> _TASK_
Copy exactly the lines from the one containing "Write the FreeCAD" to the one containing "from FreeCAD import Vector", both lines included, and nothing else.

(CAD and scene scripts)
───

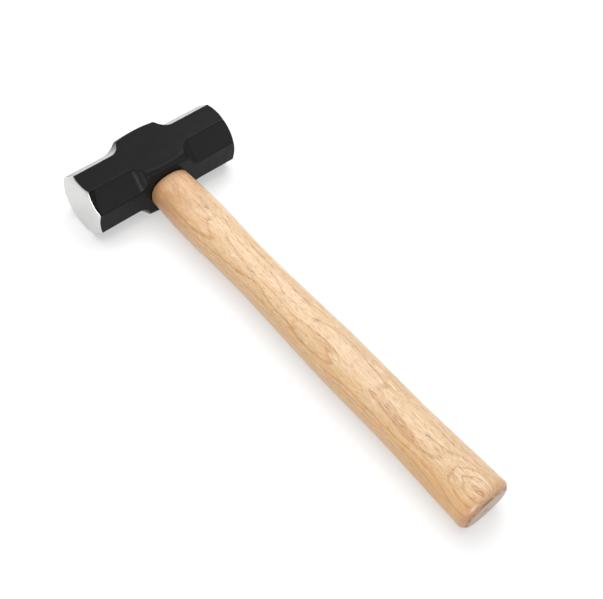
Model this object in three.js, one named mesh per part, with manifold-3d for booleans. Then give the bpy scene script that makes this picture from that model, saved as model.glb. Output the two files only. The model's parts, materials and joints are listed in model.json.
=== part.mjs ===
// Lump hammer: a forged octagonal steel head on an oak handle, held by one timber and two steel wedges.
//
// The hammer is drawn in its own axes: X runs from the head's centre along the handle to the butt, Y is
// the striking direction from face to face, and Z is the third side. The whole is then laid on a surface
// the way it lies when it is put down: on the lower cheek edge of the head and the belly of the butt.
import * as THREE from 'three';
import { mergeVertices } from 'three/addons/utils/BufferGeometryUtils.js';
import Module from 'manifold-3d';

const wasm = await Module();
wasm.setup();

// ---- Driving dimensions, in millimetres ----
const GAP = 0.3; // play between pieces that touch

const HEAD_LENGTH = 120; // face to face
const HEAD_WIDTH = 44; // across the flats
const FACE_FLAT_RADIUS = 18; // flat middle of each striking face
const FACE_EDGE_DEPTH = 2.2; // how far the rounded edge runs back at the octagon's corners
const CHEEK_LENGTH = 31; // square middle of the head
const CHEEK_CORNER = 3.6; // rounding of the square's corners
const SWEEP_RADIUS = 11; // hollow sweep from the square to the octagon

const EYE_ASPECT = 0.8; // height over width
const EYE_MOUTH = 13.6; // half widths of the oval eye: at the handle side,
const EYE_THROAT = 12.8; // at its narrowest,
const EYE_TOP = 14.4; // and at the wedged side
const EYE_THROAT_X = 4; // where it is narrowest

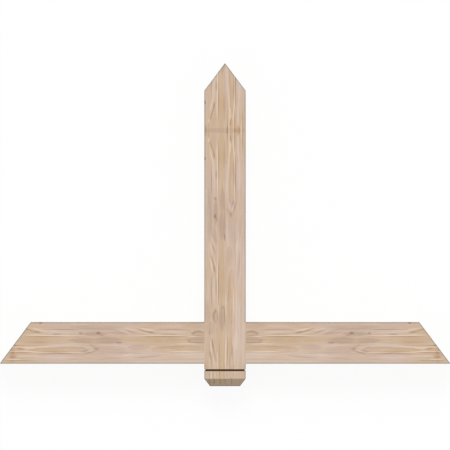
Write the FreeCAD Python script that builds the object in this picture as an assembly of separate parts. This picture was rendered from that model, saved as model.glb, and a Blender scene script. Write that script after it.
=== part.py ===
import FreeCAD, Part
import os
from FreeCAD import Vector

# Timber gable bracket: an upright king post with a level arm butted to each side of it,
# all cut from one size of square timber and flush front and back.
#
# The bracket lies on its back. +X runs along the arms, +Y runs up the post to the peak
# of the gable, and +Z comes out of the front face. The origin is on the back face, where
# the centre line of the post crosses the centre line of the arms. All sizes are in mm.

# Stock
TIMBER_WIDTH = 139.7  # face width of the post and face height of the arms
TIMBER_DEPTH = 139.7  # front to back

# Outline
SPAN = 1524.0  # between the tips of the arms, along their underside
PITCH_RISE = 16.0  # roof pitch that every sloping cut follows,
PITCH_RUN = 12.0  # as rise over run
POST_DROP = 76.2  # how far the post hangs below the arms

# Turned-down foot of the post
FOOT_CHAMFER_HEIGHT = 25.4  # up the post
FOOT_CHAMFER_INSET = 19.05  # in from each of its four sides
GROOVE_HEIGHT = 54.0  # from the foot's end up to the middle of the groove
GROOVE_WIDTH = 7.0  # across the mouth of the V
GROOVE_DEPTH = 7.0  # from the face to the bottom of the V

# Edges
ARRIS_EASING = 1.5  # broken edge round the front and back faces

# Stub tenons on the arms, and the mortises that take them
TENON_LENGTH = 32.0
TENON_HEIGHT = 89.0  # along the post
TENON_THICKNESS = 38.0  # front to back
CHEEK_CLEARANCE = 0.4  # all round a tenon
MORTISE_END_CLEARANCE = 2.0  # past the end of a tenon

# Places that follow from the sizes above
pitch = PITCH_RISE / PITCH_RUN
half_width = TIMBER_WIDTH / 2
half_span = SPAN / 2
arm_bottom_y = -half_width
arm_top_y = half_width
peak_y = arm_bottom_y + half_span * pitch
shoulder_y = peak_y - half_width * pitch
foot_y = arm_bottom_y - POST_DROP
groove_y = foot_y + GROOVE_HEIGHT
middle_z = TIMBER_DEPTH / 2


def prism(outline):
    """A solid of the full timber depth over an outline of (x, y) corners."""
    corners = [Vector(x, y, 0) for x, y in outline]
    wire = Part.makePolygon(corners + corners[:1])
    return Part.Face(wire).extrude(Vector(0, 0, TIMBER_DEPTH))


def bar(corners, run):
    """A solid swept from a flat outline of 3-D corners along the vector run."""
    wire = Part.makePolygon(corners + corners[:1])
    return Part.Face(wire).extrude(run)


def block(x0, x1, y0, y1, z0, z1):
    return Part.makeBox(x1 - x0, y1 - y0, z1 - z0, Vector(x0, y0, z0))


def one_solid(shape):
    """The single solid that a boolean result holds."""
    (solid,) = shape.removeSplitter().Solids
    return solid


def bracket_body():
    """The three timbers as one body, with the edges of its front and back eased.

    The edges are broken after assembly, so the easing follows the outer outline and
    leaves the joints between the post and the arms tight and flush.
    """
    post = prism(
        [
            (-half_width, foot_y),
            (half_width, foot_y),
            (half_width, shoulder_y),
            (0, peak_y),
            (-half_width, shoulder_y),
        ]
    )
    arm_top_x = half_span - TIMBER_WIDTH / pitch
    arms = [
        prism(
            [
                (side * half_span, arm_bottom_y),
                (side * half_width, arm_bottom_y),
                (side * half_width, arm_top_y),
                (side * arm_top_x, arm_top_y),
            ]
        )
        for side in (-1, 1)
    ]
    body = one_solid(post.fuse(arms))
    outline = [
        edge
        for edge in body.Edges
        if all(abs(v.Z) < 1e-6 for v in edge.Vertexes)
        or all(abs(v.Z - TIMBER_DEPTH) < 1e-6 for v in edge.Vertexes)
    ]
    return body.makeChamfer(ARRIS_EASING, outline)


def tenon(side, clearance=0.0, end_clearance=0.0):
    """Stub tenon of one arm, or the room for it when clearances are given."""
    root = side * half_width
    tip = side * (half_width - TENON_LENGTH - end_clearance)
    reach_y = TENON_HEIGHT / 2 + clearance
    reach_z = TENON_THICKNESS / 2 + clearance
    return block(
        min(root, tip), max(root, tip), -reach_y, reach_y, middle_z - reach_z, middle_z + reach_z
    )


def v_groove():
    """Four V-shaped bars that run round the post and meet in mitred corners."""
    over = GROOVE_DEPTH  # how far each bar stands out past its face
    mouth = GROOVE_WIDTH / 2 * (GROOVE_DEPTH + over) / GROOVE_DEPTH

    reach = half_width + over
    across = Vector(2 * reach, 0, 0)
    through = Vector(0, 0, TIMBER_DEPTH + 2 * over)
    bars = []
    for face_z, out in ((0, -1), (TIMBER_DEPTH, 1)):
        bars.append(
            bar(
                [
                    Vector(-reach, groove_y, face_z - out * GROOVE_DEPTH),
                    Vector(-reach, groove_y - mouth, face_z + out * over),
                    Vector(-reach, groove_y + mouth, face_z + out * over),
                ],
                across,
            )
        )
    for side in (-1, 1):
        bars.append(
            bar(
                [
                    Vector(side * (half_width - GROOVE_DEPTH), groove_y, -over),
                    Vector(side * (half_width + over), groove_y - mouth, -over),
                    Vector(side * (half_width + over), groove_y + mouth, -over),
                ],
                through,
            )
        )
    return bars


def foot_chamfers():
    """Four wedges that take the edges off the post's lower end."""
    over = FOOT_CHAMFER_HEIGHT  # how far each wedge stands out past the post
    slope = FOOT_CHAMFER_INSET / FOOT_CHAMFER_HEIGHT
    low_y = foot_y - over
    high_y = foot_y + FOOT_CHAMFER_HEIGHT + over
    inner = FOOT_CHAMFER_INSET + over * slope
    outer = over * slope

    reach = half_width + outer
    wedges = []
    for face_z, out in ((0, -1), (TIMBER_DEPTH, 1)):
        wedges.append(
            bar(
                [
                    Vector(-reach, low_y, face_z - out * inner),
                    Vector(-reach, high_y, face_z + out * outer),
                    Vector(-reach, low_y, face_z + out * outer),
                ],
                Vector(2 * reach, 0, 0),
            )
        )
    for side in (-1, 1):
        wedges.append(
            bar(
                [
                    Vector(side * (half_width - inner), low_y, -outer),
                    Vector(side * (half_width + outer), high_y, -outer),
                    Vector(side * (half_width + outer), low_y, -outer),
                ],
                Vector(0, 0, TIMBER_DEPTH + 2 * outer),
            )
        )
    return wedges


body = bracket_body()
beyond = 10.0  # how far the dividing blocks reach past the body
post_room = block(
    -half_width, half_width, foot_y - beyond, peak_y + beyond, -beyond, TIMBER_DEPTH + beyond
)

mortises = [tenon(side, CHEEK_CLEARANCE, MORTISE_END_CLEARANCE) for side in (-1, 1)]
king_post = one_solid(body.common(post_room).cut(mortises + v_groove() + foot_chamfers()))


def tie_arm(side):
    """One arm, from its sloping end to the tip of its tenon inside the post."""
    ends = sorted((side * half_width, side * (half_span + beyond)))
    arm_room = block(
        *ends, arm_bottom_y - beyond, arm_top_y + beyond, -beyond, TIMBER_DEPTH + beyond
    )
    return one_solid(body.common(arm_room).fuse(tenon(side)))


pieces = {
    "king_post": king_post,
    "tie_arm_left": tie_arm(-1),
    "tie_arm_right": tie_arm(1),
}

os.makedirs("parts", exist_ok=True)
for name, shape in pieces.items():
    if not shape.isValid():
        raise ValueError(name + " is not a valid solid")
    shape.exportStep("parts/" + name + ".step")
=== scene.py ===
"""Looks of the timber gable bracket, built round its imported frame.

The bracket lies on its back: X runs along the arms, Y up the post and Z out of the front
face. Sizes are in metres.
"""

import math

import bmesh
import bpy
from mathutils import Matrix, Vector


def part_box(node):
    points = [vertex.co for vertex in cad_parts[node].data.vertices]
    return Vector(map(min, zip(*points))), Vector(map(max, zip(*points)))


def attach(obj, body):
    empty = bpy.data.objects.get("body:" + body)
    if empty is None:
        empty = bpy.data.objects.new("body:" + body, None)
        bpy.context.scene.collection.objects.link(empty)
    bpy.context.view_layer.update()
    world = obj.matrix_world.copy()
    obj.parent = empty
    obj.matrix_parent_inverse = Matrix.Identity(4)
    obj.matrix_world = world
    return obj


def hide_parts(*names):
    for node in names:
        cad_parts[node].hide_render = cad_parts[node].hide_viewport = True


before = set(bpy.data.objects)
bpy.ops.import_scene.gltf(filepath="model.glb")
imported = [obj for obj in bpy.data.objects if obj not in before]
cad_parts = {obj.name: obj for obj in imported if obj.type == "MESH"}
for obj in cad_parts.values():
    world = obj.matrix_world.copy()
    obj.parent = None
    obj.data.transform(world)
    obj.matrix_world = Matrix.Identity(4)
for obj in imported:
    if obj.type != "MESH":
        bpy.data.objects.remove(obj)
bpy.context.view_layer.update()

# ---------------------------------------------------------------- sizes of the bracket
post_low, post_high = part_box("king_post")
arm_low, arm_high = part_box("tie_arm_right")
HALF_WIDTH = post_high.x
DEPTH = post_high.z
FOOT_Y = post_low.y
PEAK_Y = post_high.y
ARM_Y = arm_high.y
HALF_SPAN = arm_high.x
TENON_TIP_X = arm_low.x

PITCH_ANGLE = math.atan2(16, 12)  # of the roof, and of every sloping cut
ARRIS = 0.0015  # radius of the eased long edges
SAWN_ARRIS = 0.0005  # of the edges left by the cross-cut saw
FOOT_CHAMFER_HEIGHT = 0.0254
FOOT_CHAMFER_INSET = 0.01905
GROOVE_Y = FOOT_Y + 0.054  # the middle of the groove
GROOVE_WIDTH = 0.007
GROOVE_DEPTH = 0.007
TENON_HEIGHT = 0.089
TENON_THICKNESS = 0.038
CHEEK_CLEARANCE = 0.0004
MORTISE_END_CLEARANCE = 0.002

MIDDLE_Z = DEPTH / 2
CORNER_REACH = 0.004  # how far a corner's mitred easing goes
SAW_ALLOWANCE = 0.01  # extra length that the sloping cuts take off
CHIP_HALF_LENGTH = 0.006
CHIP_HALF_WIDTH = 0.0022
SMOOTH_BELOW = math.radians(35)  # edges that turn by less than this are shaded round
NEAR = 1e-5  # how close two places count as the same

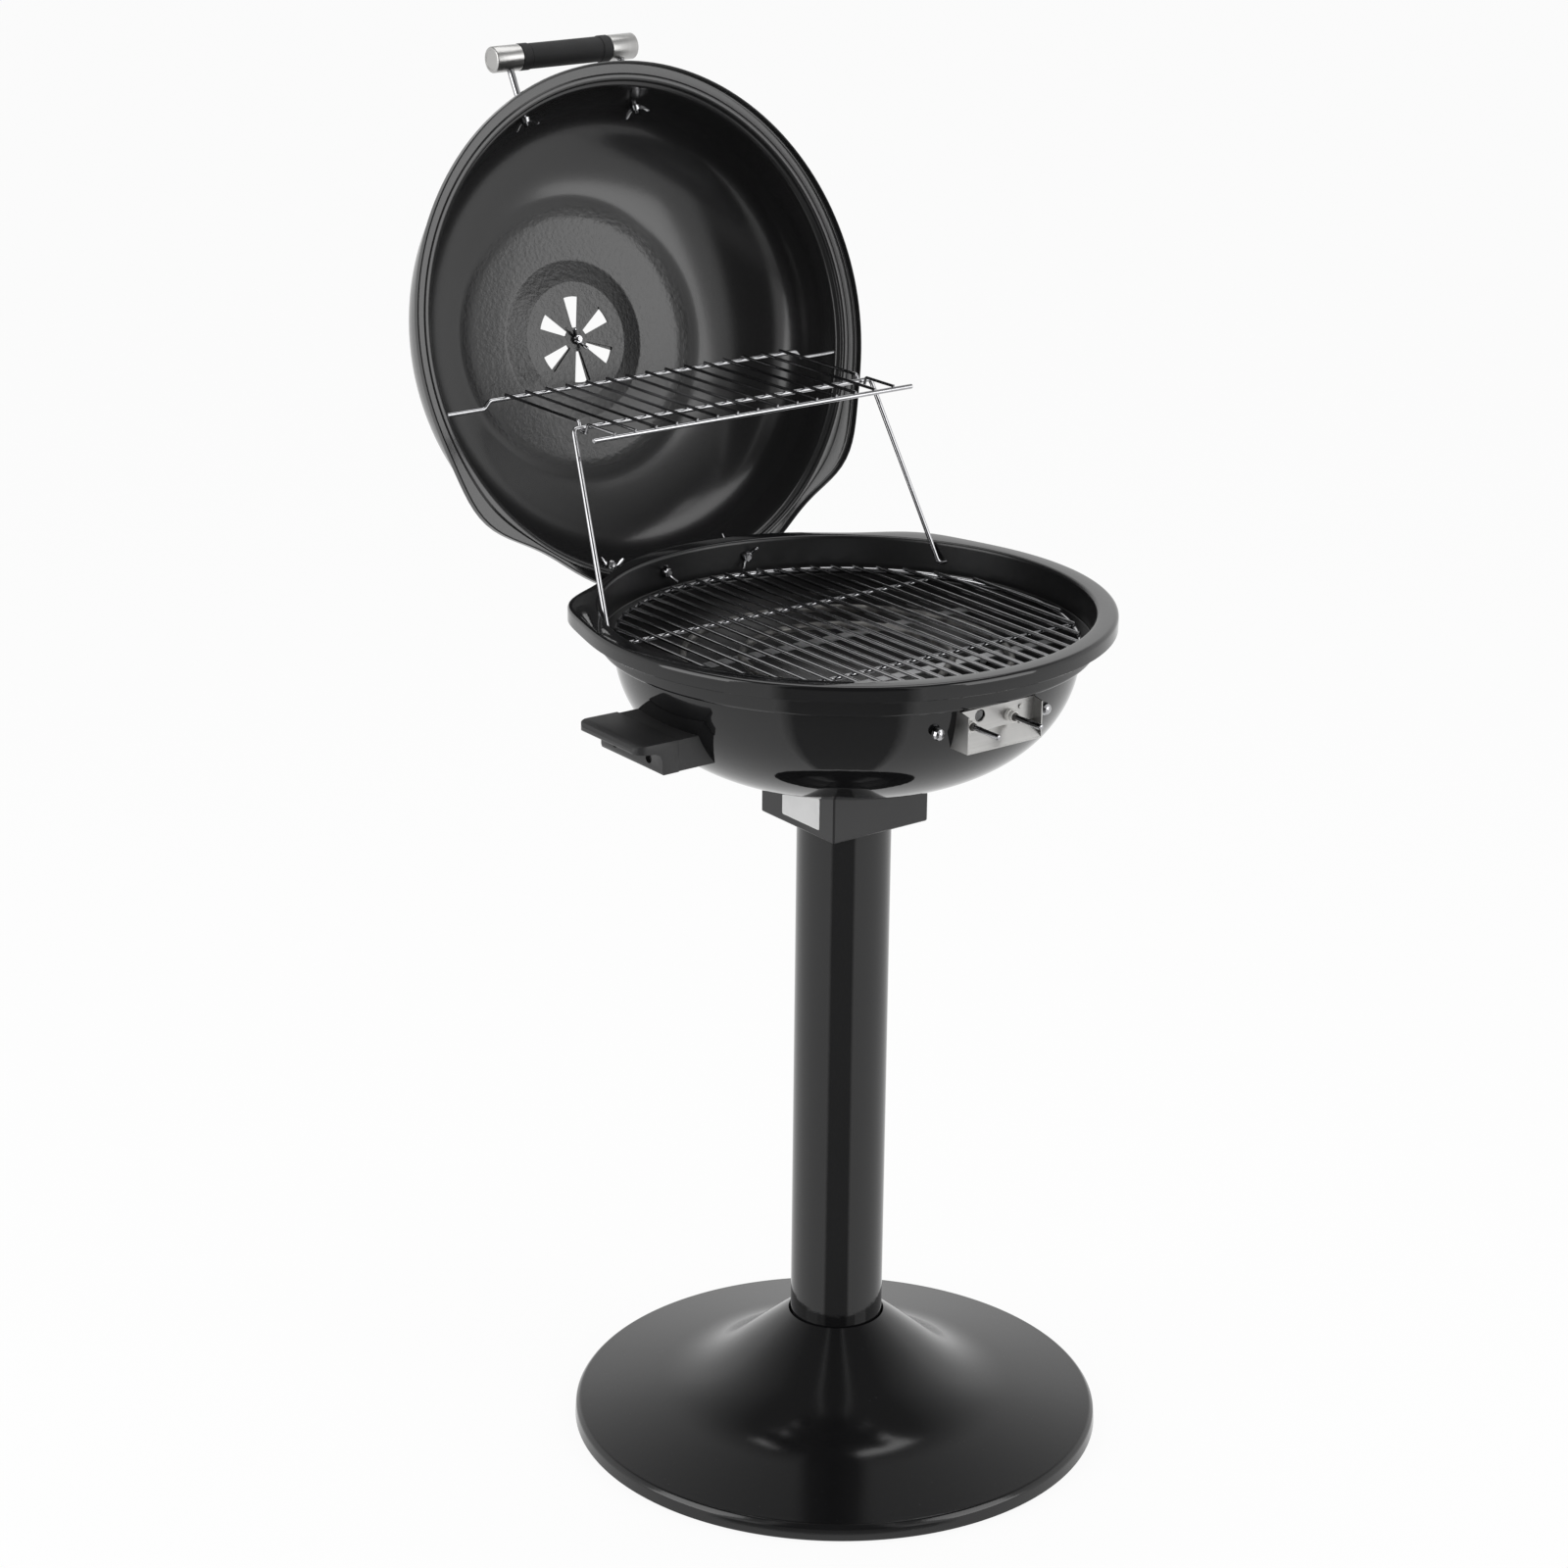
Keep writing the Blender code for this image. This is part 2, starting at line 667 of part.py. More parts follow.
# Box, its spigot and the bowl's mounting
def build_box():
    half = BOX_WIDTH / 2
    top = bowl_floor_z(half * 1.5) + 0.01
    inner = half - BOX_WALL
    spigot_radius = POLE_RADIUS - POLE_WALL - GAP
    box = finish_mesh("support_box", block((-half, -half, BOX_BOTTOM), (half, half, top)), black_plastic())
    soften(box, 0.0015, 1)
    tool(box, [mesh_of(block((-inner, -inner, BOX_BOTTOM + BOX_WALL), (inner, inner, top + 0.01)))])
    tool(box, [bowl_clearance_mesh()])
    tool(box, [rod_mesh((0, 0, BOX_BOTTOM - 0.001), (0, 0, BOX_BOTTOM + BOX_WALL + 0.001),
                        spigot_radius + GAP, PIPE_STEPS)])
    seat = BOX_BOTTOM + BOX_WALL + GAP
    low = BOX_BOTTOM - SPIGOT_LENGTH
    bore = spigot_radius - SPIGOT_WALL
    flange = spigot_radius + SPIGOT_FLANGE_WIDTH
    chain = [(bore, low), (spigot_radius, low), (spigot_radius, seat), (flange, seat),
             (flange, seat + SPIGOT_WALL), (bore, seat + SPIGOT_WALL)]
    turned("box_spigot", chain, zinc(), steps=24)
    build_bowl_mount(inner)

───

> _SOLVED EXERCISE_
Write the FreeCAD Python script that builds the object in this picture as an assembly of separate parts. This picture was rendered from that model, saved as model.glb, and a Blender scene script. Write that script after it.
=== part.py ===
import FreeCAD, Part
import os
from FreeCAD import Vector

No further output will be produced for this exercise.